▶ **PROBLEM**
Return exactly the lines that run from the beginning through the line containing "const SHIFT_DEPTH = 3.5;", both included, and no others.
___ SUPPLIED MATERIAL ___
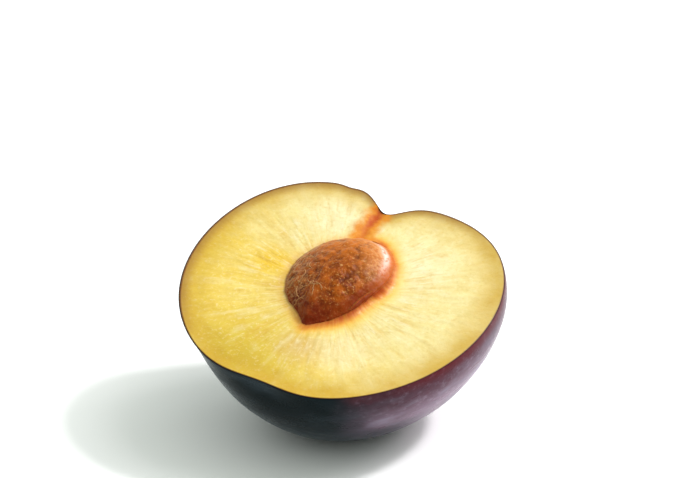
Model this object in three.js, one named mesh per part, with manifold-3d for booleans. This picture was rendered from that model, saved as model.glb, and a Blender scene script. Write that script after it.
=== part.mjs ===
// A halved plum lying on its rounded side, cut face up, with its stone still seated in the flesh.
// Millimetres, +Z up. The fruit is shaped in the frame of its cut face (X right, Y away, Z out of the
// face) and is then leaned forward, so that it rests on the small flat spot under its skin.
import * as THREE from "three";
import { mergeVertices } from "three/addons/utils/BufferGeometryUtils.js";
import Module from "manifold-3d";

const wasm = await Module();
wasm.setup();

const DEGREE = Math.PI / 180;

// How the half lies
const LEAN = 17 * DEGREE; // the cut face leans forward by this much
const STEM_HEADING = 31 * DEGREE; // the stem end points away and to the right of +Y
const FLAT_SPOT_LIFT = 1.25; // how much the resting spot takes off the round underside

// The fruit, measured round the stem axis from a centre in the cut face
const FACE_RADIUS = 28.8; // mean radius of the cut face
const STEM_SWELL = 2.0; // the stem half is that much broader
const LENGTH_SWELL = 1.45; // a little longer along the axis than across it
const DEPTH = 25.4; // from the cut face to the bottom of the round
const CUT_OFFSET = 4.3; // the knife passed this far from the middle of the round
const BODY_SHIFT = [1.75, -0.5]; // the knife ran askew, so the round bulges past the face to the right
const SHIFT_DEPTH = 3.5; // within about this depth below the face

// Hollows in the round: where they point, how deep they are and how wide they spread
const HOLLOWS = [
  { name: "stem cavity", heading: -7.5 * DEGREE, deep: 4.4, spread: 9 * DEGREE },
  { name: "stem shoulder", heading: -3.5 * DEGREE, deep: 5.95, spread: 29.6 * DEGREE },
  { name: "blossom dimple", heading: 178 * DEGREE, deep: 1.67, spread: 15 * DEGREE },
  { name: "shoulder dent", heading: -25.4 * DEGREE, deep: 0.5, spread: 3.5 * DEGREE },
];

// The stone: its outline is a round wave about its own axis, drawn out to a point at the blossom end
const STONE_HEADING = 27.5 * DEGREE;
const STONE_CENTRE = [-0.6, -0.7];
const STONE_ROLL = 12 * DEGREE; // lifts the right-hand seam above the cut face
const STONE_RADIUS = 9.6;
const STONE_WAVES = [
  { along: 3.2, across: -1.4 }, // one lobe: the stone lies off its centre
  { along: 1.3, across: 0 }, // two lobes: longer than wide
  { along: 0.37, across: 0.14 }, // three lobes
];
const TIP_LENGTH = 2.5;
const TIP_SPREAD = 15.5 * DEGREE;
const TIP_ROUNDING = 2.8 * DEGREE;
const STONE_HALF_THICKNESS = 5.0;
const CROWN_SHIFT = 0.6; // how far the crown follows the first lobe
const SEAM_SHARPNESS = 1.25; // 1 is an ellipse, more is a lens
const SEAM_RIDGE = 0.5; // the raised seam round the edge
const SEAM_RIDGE_SPREAD = 9 * DEGREE;
const RELIEF_DEPTH = 0.3; // pits and wrinkles reach this far in
const STONE_GAP = 0.35; // clearance between the stone and the flesh

// Where a face of the half counts as flesh and not as skin
const FACE_TOLERANCE = 0.001;
const PIT_REACH = 16;
const PIT_FLOOR = -8;

// Facets
const FRUIT_SEGMENTS = 96;
const FRUIT_RINGS = 22;
const STONE_SEGMENTS = 56;
const STONE_RINGS = 34;

const skinMaterial = new THREE.MeshStandardMaterial({ color: 0x1c1420, roughness: 0.28, metalness: 0 });
const fleshMaterial = new THREE.MeshStandardMaterial({ color: 0xf0d489, roughness: 0.38, metalness: 0 });
const stoneMaterial = new THREE.MeshStandardMaterial({ color: 0x8a4a22, roughness: 0.45, metalness: 0 });

// A bump that is 1 at zero and fades out over a spread
function bump(angle, spread) {
  return Math.exp(-((angle / spread) ** 2));
}

// A point that is 1 at zero, with straight flanks and a slightly rounded top
function spike(angle, spread, rounding) {
  return Math.exp((rounding - Math.hypot(angle, rounding)) / spread);
}

// The turn from one heading to another, between minus and plus half a turn
function turn(from, to) {
  return Math.atan2(Math.sin(to - from), Math.cos(to - from));
}

// A closed surface from rings of points, with one point capping each end. Rings run anticlockwise seen
// from the end cap, so the faces point outwards.
function closedLoft(startCap, rings, endCap) {
  const count = rings[0].length;
  const positions = [startCap, ...rings.flat(), endCap].flatMap((p) => p.toArray());
  const corner = (ring, k) => 1 + ring * count + (k % count);
  const last = 1 + rings.length * count;
  const index = [];
  for (let k = 0; k < count; k++) {
    index.push(0, corner(0, k + 1), corner(0, k));
    index.push(last, corner(rings.length - 1, k), corner(rings.length - 1, k + 1));
    for (let ring = 0; ring + 1 < rings.length; ring++) {
      index.push(corner(ring, k), corner(ring, k + 1), corner(ring + 1, k + 1));
      index.push(corner(ring, k), corner(ring + 1, k + 1), corner(ring + 1, k));
    }
  }
  const geometry = new THREE.BufferGeometry();
  geometry.setAttribute("position", new THREE.Float32BufferAttribute(positions, 3));
  geometry.setIndex(index);
  return geometry;
}

// How far the skin is from the centre, for a heading off the stem axis and a drop below the cut face
function skinDistance(heading, drop) {
  const faceRadius =
    FACE_RADIUS + STEM_SWELL * Math.cos(heading) + LENGTH_SWELL * Math.cos(2 * heading);
  const halfHeight = DEPTH + CUT_OFFSET;
  const widest = faceRadius ** 2 / (1 - (CUT_OFFSET / halfHeight) ** 2);
  // Where the ray meets an ellipsoid whose middle lies above the cut face
  const a = Math.cos(drop) ** 2 / widest + (Math.sin(drop) / halfHeight) ** 2;
  const b = (2 * CUT_OFFSET * Math.sin(drop)) / halfHeight ** 2;
  const c = (CUT_OFFSET / halfHeight) ** 2 - 1;
  let distance = (-b + Math.sqrt(b * b - 4 * a * c)) / (2 * a);
  for (const hollow of HOLLOWS) {
    const off = Math.acos(Math.cos(drop) * Math.cos(turn(hollow.heading, heading)));
    distance -= hollow.deep * bump(off, hollow.spread);
  }
  return distance;
}

// A point of the skin in the frame of the cut face
function skinPoint(heading, drop) {
  const distance = skinDistance(heading, drop);
  const flat = distance * Math.cos(drop);
  const down = distance * Math.sin(drop);
  const bearing = STEM_HEADING + heading;
  const shift = 1 - Math.exp(-down / SHIFT_DEPTH);
  return new THREE.Vector3(
    flat * Math.sin(bearing) + BODY_SHIFT[0] * shift,
    flat * Math.cos(bearing) + BODY_SHIFT[1] * shift,
    -down,
  );
}

// The round of the fruit, closed by the cut face
function fruitRound() {
  const rings = [];
  for (let ring = 0; ring < FRUIT_RINGS; ring++) {
    const drop = (90 * DEGREE * ring) / FRUIT_RINGS;
    const headings = Array.from({ length: FRUIT_SEGMENTS }, (_, k) => (-2 * Math.PI * k) / FRUIT_SEGMENTS);
    rings.push(headings.map((heading) => skinPoint(heading, drop)));
  }
  const middle = new THREE.Vector3(0, 0, 0);
  return closedLoft(skinPoint(0, 90 * DEGREE), rings.reverse(), middle);
}

// The slab of space above the resting spot, in the frame of the cut face
function aboveTable() {
  const size = 4 * FACE_RADIUS;
  const bottom = lowestPoint() + FLAT_SPOT_LIFT;
  const slab = new THREE.BoxGeometry(size, size, size);
  slab.translate(0, 0, bottom + size / 2);
  return slab.rotateX(-LEAN);
}

// The height of the round's lowest point once the fruit is leaned forward
function lowestPoint() {
  const leaned = fruitRound().rotateX(LEAN);
  leaned.computeBoundingBox();
  return leaned.boundingBox.min.z;
}

// Pits and wrinkles of the stone, from 0 on the crests to 1 in the deepest pits
function relief(p) {
  const wrinkle = Math.sin(1.3 * p.y + 1.6 * Math.sin(0.45 * p.x + 0.4) + 0.6 * p.z);
  const pit = Math.sin(1.5 * p.y + Math.sin(0.8 * p.x + 1.3)) * Math.sin(1.35 * p.x - 0.6 * p.y + 2.1);
  const grain = Math.sin(1.9 * p.x + 1.5 * p.y + 1.2 * p.z) * Math.sin(1.8 * p.y - 1.2 * p.x + 0.6);
  return THREE.MathUtils.clamp(0.5 - 0.2 * wrinkle - 0.26 * pit - 0.2 * grain, 0, 1);
}

// The stone in its own frame: X along its axis to the blunt end, Z through its thickness
function stoneBody(grow, carved) {
  const rings = [];
  const place = (heading, tilt) => {
    let radius = STONE_RADIUS + grow;
    STONE_WAVES.forEach((wave, i) => {
      radius += wave.along * Math.cos((i + 1) * heading) - wave.across * Math.sin((i + 1) * heading);
    });
    radius += TIP_LENGTH * spike(turn(Math.PI, heading), TIP_SPREAD, TIP_ROUNDING);
    radius += SEAM_RIDGE * bump(tilt, SEAM_RIDGE_SPREAD);
    const rise = Math.sin(tilt) * Math.abs(Math.sin(tilt)) ** (SEAM_SHARPNESS - 1);
    const crown = CROWN_SHIFT * Math.sin(tilt) ** 2;
    const point = new THREE.Vector3(
      radius * Math.cos(tilt) * Math.cos(heading) + crown * STONE_WAVES[0].along,
      radius * Math.cos(tilt) * Math.sin(heading) - crown * STONE_WAVES[0].across,
      (STONE_HALF_THICKNESS + grow) * rise,
    );
    if (carved) {
      const inward = new THREE.Vector3(
        Math.cos(tilt) * Math.cos(heading),
        Math.cos(tilt) * Math.sin(heading),
        Math.sin(tilt),
      );
      point.addScaledVector(inward, -RELIEF_DEPTH * relief(point));
    }
    return point;
  };
  for (let ring = 1; ring < STONE_RINGS; ring++) {
    const tilt = -90 * DEGREE + (180 * DEGREE * ring) / STONE_RINGS;
    const headings = Array.from({ length: STONE_SEGMENTS }, (_, k) => (2 * Math.PI * k) / STONE_SEGMENTS);
    rings.push(headings.map((heading) => place(heading, tilt)));
  }
  return closedLoft(place(0, -90 * DEGREE), rings, place(0, 90 * DEGREE));
}

// Lays the stone's own frame into the cut face
function seated(geometry) {
  geometry.rotateX(-STONE_ROLL);
  geometry.rotateZ(90 * DEGREE - STONE_HEADING);
  return geometry.translate(STONE_CENTRE[0], STONE_CENTRE[1], 0);
}

// A three.js geometry as a solid that can be cut, and back
function solidFrom(geometry) {
  const bare = geometry.clone();
  bare.deleteAttribute("normal");
  bare.deleteAttribute("uv");
  const merged = mergeVertices(bare);
  return new wasm.Manifold(
    new wasm.Mesh({
      numProp: 3,
      vertProperties: new Float32Array(merged.attributes.position.array),
      triVerts: new Uint32Array(merged.index.array),
    }),
  );
}

function geometryFrom(solid) {
  const mesh = solid.getMesh();
  const geometry = new THREE.BufferGeometry();
  geometry.setAttribute("position", new THREE.Float32BufferAttribute(mesh.vertProperties, 3));
  geometry.setIndex([...mesh.triVerts]);
  return geometry;
}

// Sorts the faces into skin and flesh: flesh is what the knife and the stone laid bare
function paintSkinAndFlesh(geometry) {
  const faces = geometry.toNonIndexed();
  const at = faces.attributes.position;
  const skin = [];
  const flesh = [];
  for (let i = 0; i < at.count; i += 3) {
    const corners = [0, 1, 2].map((k) => new THREE.Vector3().fromBufferAttribute(at, i + k));
    const onFace = corners.every((p) => p.z > -FACE_TOLERANCE);
    const inPit = corners.every((p) => Math.hypot(p.x, p.y) < PIT_REACH && p.z > PIT_FLOOR);
    (onFace || inPit ? flesh : skin).push(...corners.flatMap((p) => p.toArray()));
  }
  const sorted = new THREE.BufferGeometry();
  sorted.setAttribute("position", new THREE.Float32BufferAttribute([...skin, ...flesh], 3));
  sorted.addGroup(0, skin.length / 3, 0);
  sorted.addGroup(skin.length / 3, flesh.length / 3, 1);
  sorted.computeVertexNormals();
  return sorted;
}

function makeHalf() {
  const round = solidFrom(fruitRound()).intersect(solidFrom(aboveTable()));
  const pitted = round.subtract(solidFrom(seated(stoneBody(STONE_GAP, false))));
  const half = new THREE.Mesh(paintSkinAndFlesh(geometryFrom(pitted)), [skinMaterial, fleshMaterial]);
  half.name = "plum_half";
  return half;
}

function makeStone() {
  const geometry = stoneBody(0, true);
  geometry.computeVertexNormals();
  const stone = new THREE.Mesh(geometry, stoneMaterial);
  stone.name = "stone";
  stone.position.set(STONE_CENTRE[0], STONE_CENTRE[1], 0);
  stone.rotation.set(-STONE_ROLL, 0, 90 * DEGREE - STONE_HEADING, "ZYX");
  return stone;
}

// The fruit leans forward on its flat spot, and the origin is under the middle of its box
const fruit = new THREE.Group();
fruit.add(makeHalf(), makeStone());
fruit.rotation.x = LEAN;

const box = new THREE.Box3().setFromObject(fruit, true);
fruit.position.set(-(box.min.x + box.max.x) / 2, -(box.min.y + box.max.y) / 2, -box.min.z);

const plum = new THREE.Group();
plum.add(fruit);

export default plum;
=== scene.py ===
# The looks of a halved plum with its stone: fine skin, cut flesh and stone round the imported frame.
# Shapes are worked out in the frame of the cut face, in millimetres (X right, Y away, Z out of the
# face), and are then leaned forward and set down where the frame has them, in metres.
import math
import bpy
import numpy as np
from mathutils import Matrix, Vector


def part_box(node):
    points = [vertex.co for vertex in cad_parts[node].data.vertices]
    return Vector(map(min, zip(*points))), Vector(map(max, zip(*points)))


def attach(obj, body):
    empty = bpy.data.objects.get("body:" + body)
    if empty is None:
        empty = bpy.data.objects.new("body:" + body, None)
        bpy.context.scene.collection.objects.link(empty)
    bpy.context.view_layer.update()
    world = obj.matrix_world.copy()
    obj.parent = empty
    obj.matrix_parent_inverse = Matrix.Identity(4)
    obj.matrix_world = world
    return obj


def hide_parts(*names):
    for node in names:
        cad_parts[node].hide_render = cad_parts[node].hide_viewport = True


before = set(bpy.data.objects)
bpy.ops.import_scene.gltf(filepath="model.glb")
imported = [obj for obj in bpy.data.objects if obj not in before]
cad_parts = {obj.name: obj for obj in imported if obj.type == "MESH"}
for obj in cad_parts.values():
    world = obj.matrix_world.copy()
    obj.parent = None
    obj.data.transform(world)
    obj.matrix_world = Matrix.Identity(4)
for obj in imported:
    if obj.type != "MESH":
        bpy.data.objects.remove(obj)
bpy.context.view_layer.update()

MM = 0.001
DEGREE = math.pi / 180

# How the half lies
LEAN = 17 * DEGREE
STEM_HEADING = 31 * DEGREE

# The fruit
FACE_RADIUS = 28.8
STEM_SWELL = 2.0
LENGTH_SWELL = 1.45
DEPTH = 25.4
CUT_OFFSET = 4.3
BODY_SHIFT = (1.75, -0.5)  # how far the body stands off to the side, well below the cut
SHIFT_DEPTH = 3.5
HOLLOWS = (  # heading off the stem axis, depth and spread of each hollow
    (-7.5 * DEGREE, 4.4, 9 * DEGREE),
    (-3.5 * DEGREE, 5.95, 29.6 * DEGREE),
    (178 * DEGREE, 1.67, 15 * DEGREE),
    (-25.4 * DEGREE, 0.5, 3.5 * DEGREE),
)
SKIN_THICKNESS = 0.2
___
▶ **EXERCISE RESULT**
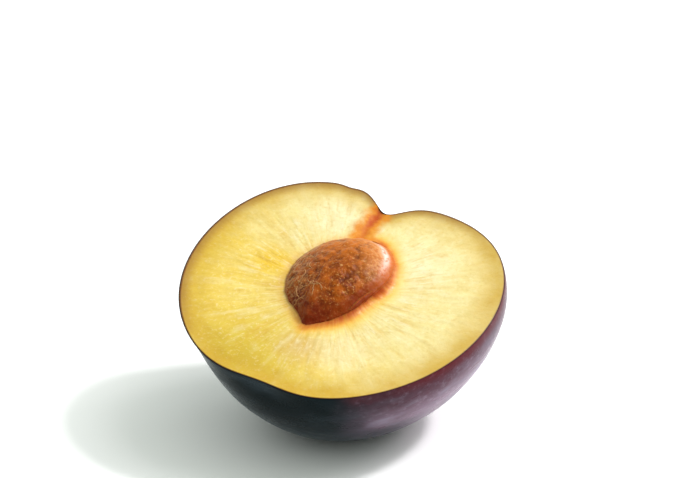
Model this object in three.js, one named mesh per part, with manifold-3d for booleans. This picture was rendered from that model, saved as model.glb, and a Blender scene script. Write that script after it.
=== part.mjs ===
// A halved plum lying on its rounded side, cut face up, with its stone still seated in the flesh.
// Millimetres, +Z up. The fruit is shaped in the frame of its cut face (X right, Y away, Z out of the
// face) and is then leaned forward, so that it rests on the small flat spot under its skin.
import * as THREE from "three";
import { mergeVertices } from "three/addons/utils/BufferGeometryUtils.js";
import Module from "manifold-3d";

const wasm = await Module();
wasm.setup();

const DEGREE = Math.PI / 180;

// How the half lies
const LEAN = 17 * DEGREE; // the cut face leans forward by this much
const STEM_HEADING = 31 * DEGREE; // the stem end points away and to the right of +Y
const FLAT_SPOT_LIFT = 1.25; // how much the resting spot takes off the round underside

// The fruit, measured round the stem axis from a centre in the cut face
const FACE_RADIUS = 28.8; // mean radius of the cut face
const STEM_SWELL = 2.0; // the stem half is that much broader
const LENGTH_SWELL = 1.45; // a little longer along the axis than across it
const DEPTH = 25.4; // from the cut face to the bottom of the round
const CUT_OFFSET = 4.3; // the knife passed this far from the middle of the round
const BODY_SHIFT = [1.75, -0.5]; // the knife ran askew, so the round bulges past the face to the right
const SHIFT_DEPTH = 3.5; // within about this depth below the face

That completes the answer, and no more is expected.